Selama ini, sambung Yose, investor masih melirik Indonesia karena kontraksi perekonomiannya tidak sebesar negara-negara lain yang mencapai lebih dari lima persen. Namun ketika negara-negara lain mulai bisa menyelesaikan masalah covid-19 dan masuk ke fase pemulihan Indonesia akan segera ditinggalkan.
"Ketika negara-negara lain defisitnya mulai turun, dan kembali pulih, mereka bisa melepas portofolionya dan tak lagi melirik Indonesia untuk relokasi Investasi. Karena mereka lihat prospek jangka panjang. Indonesia dengan kasus covid-19 yang masih tinggi bukan tempat aman untuk investasi," jelasnya.
Oleh karena itulah, pemerintah perlu memperbaiki program-program pengendalian covid-19 yang selama ini belum optimal. Ia tak menyarankan Pembatasan Sosial Berskala Besar (PSBB) sebagai solusi karena terbukti tak efektif, melainkan meminta agar program testing, tracking dan isolating ditingkatkan.
"Kalau dibandingkan negara-negara lain, kapasitas tes covid-19 di Indonesia masih rendah. Tracing ratio juga masih di angka 6 persen dan banyak yang diminta isolasi mandiri. Siapa yang bisa memastikan yang diisolasi enggak akan kemana-mana?" tutur Yose.
Hal serupa juga disampaikan Ekonom Universitas Indonesia Fithra Faisal Hastiadi. Ia memprediksi ekonomi sepanjang 2020 akan tumbuh negatif di kisaran -0,8 persen sampai -0,2 persen karena kasus positif virus corona tak menurun hingga September 2020.
Menurut Faisal, pertumbuhan ekonomi yang minus ini akan membawa Indonesia berujung pada depresi ekonomi. Dampak jangka panjangnya ekonomi RI akan tumbuh lebih rendah dibandingkan tahun-tahun sebelumnya.
Menurutnya, kondisi tersebut terjadi lantaran aktor-aktor perekonomian, seperti tenaga kerja, industri, dan rumah tangga kehilangan kemampuan ekonomi dan produktivitasnya atau mengalami economic hyteresis.
"Ini yang harus kita waspadai. Jangan sampai resesi berujung depresi ekonomi. Harus ditopang harus segera (di kuartal tiga 2020)," imbuh dia.
Lihat juga:Jokowi Bersiap Hadapi Resesi September Ini |
Namun, ia mengingatkan Indonesia masih punya kekuatan cukup untuk bisa membalikkan keadaan. Salah satunya dengan memastikan vaksin yang diproduksi akan efektif menurunkan angka penularan.
Kekuatan lainnya adalah mulai menggeliatnya sektor manufaktur yang kontribusinya cukup besar sebagai penopang pertumbuhan ekonomi.

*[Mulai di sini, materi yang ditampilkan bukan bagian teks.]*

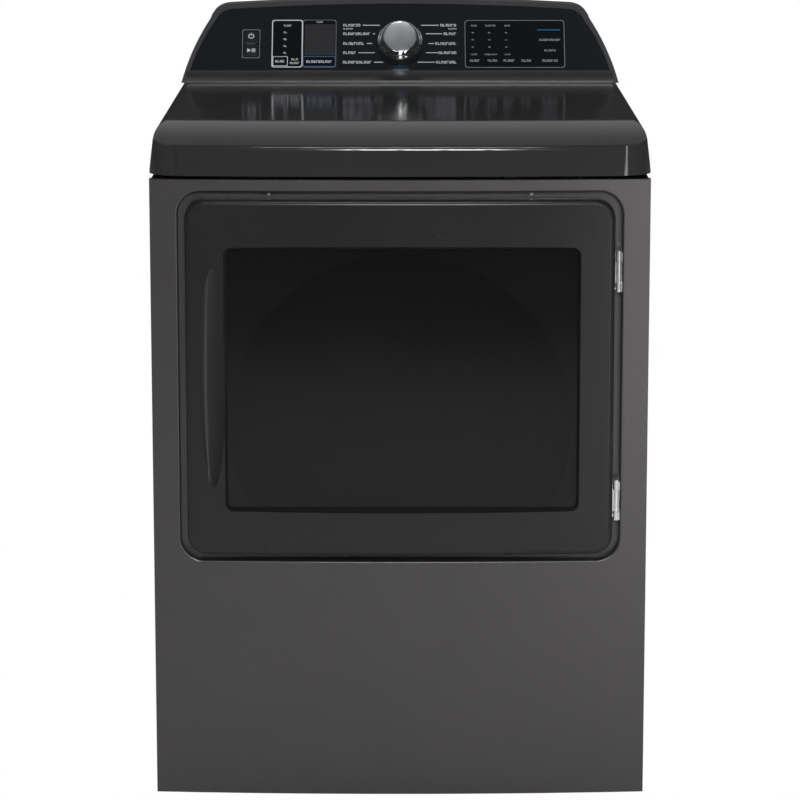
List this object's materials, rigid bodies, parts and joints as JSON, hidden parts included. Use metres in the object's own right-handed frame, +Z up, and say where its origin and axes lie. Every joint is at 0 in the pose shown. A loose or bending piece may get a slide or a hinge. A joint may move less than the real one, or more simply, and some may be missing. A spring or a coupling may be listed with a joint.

Indeks Purchasing Managers Index (PMI) Agustus sudah berada di posisi 50,8 persen dan itu artinya tanda-tanda pemulihan ekonomi mulai terlihat.
"Aktivitas ekspor juga cukup bagus. Karena kita lihat neraca perdagangan yang surplus US$3,26 miliar secara Juli 2020 lalu. Ini bukan karena impor turun tapi ekspor yang naik. Ini bagus ketika manufaktur sudah kembali bergeliat," ucapnya.
Pada saat bersamaan, pemerintah juga harus menjaga konsumsi tetap tumbuh. Caranya, lagi-lagi, dengan meminimalisir penyebaran covid-19 agar masyarakat tak takut membelanjakan uangnya dan sektor-sektor usaha yang selama ini terhenti dapat beroperasi kembali.
Salah satunya adalah sektor pariwisata yang punya mulitlplier effect (efek domino) cukup besar. Jika pemeirntah ingin kelas menengah ke atas menggelontorkan uangnya untuk vakansi, maka harus ada jaminan mereka bisa tetap sehat saat berangkat dan pulang berwisata.
"Ini yang jadi kunci konsumsi domestik bisa tetap tumbuh. Karena sejauh ini masalah konsumsi bukan hanya pada ability to spend (kemampuan belanja) tapi juga willingness to spend (keinginan untuk belanja)," tandasnya.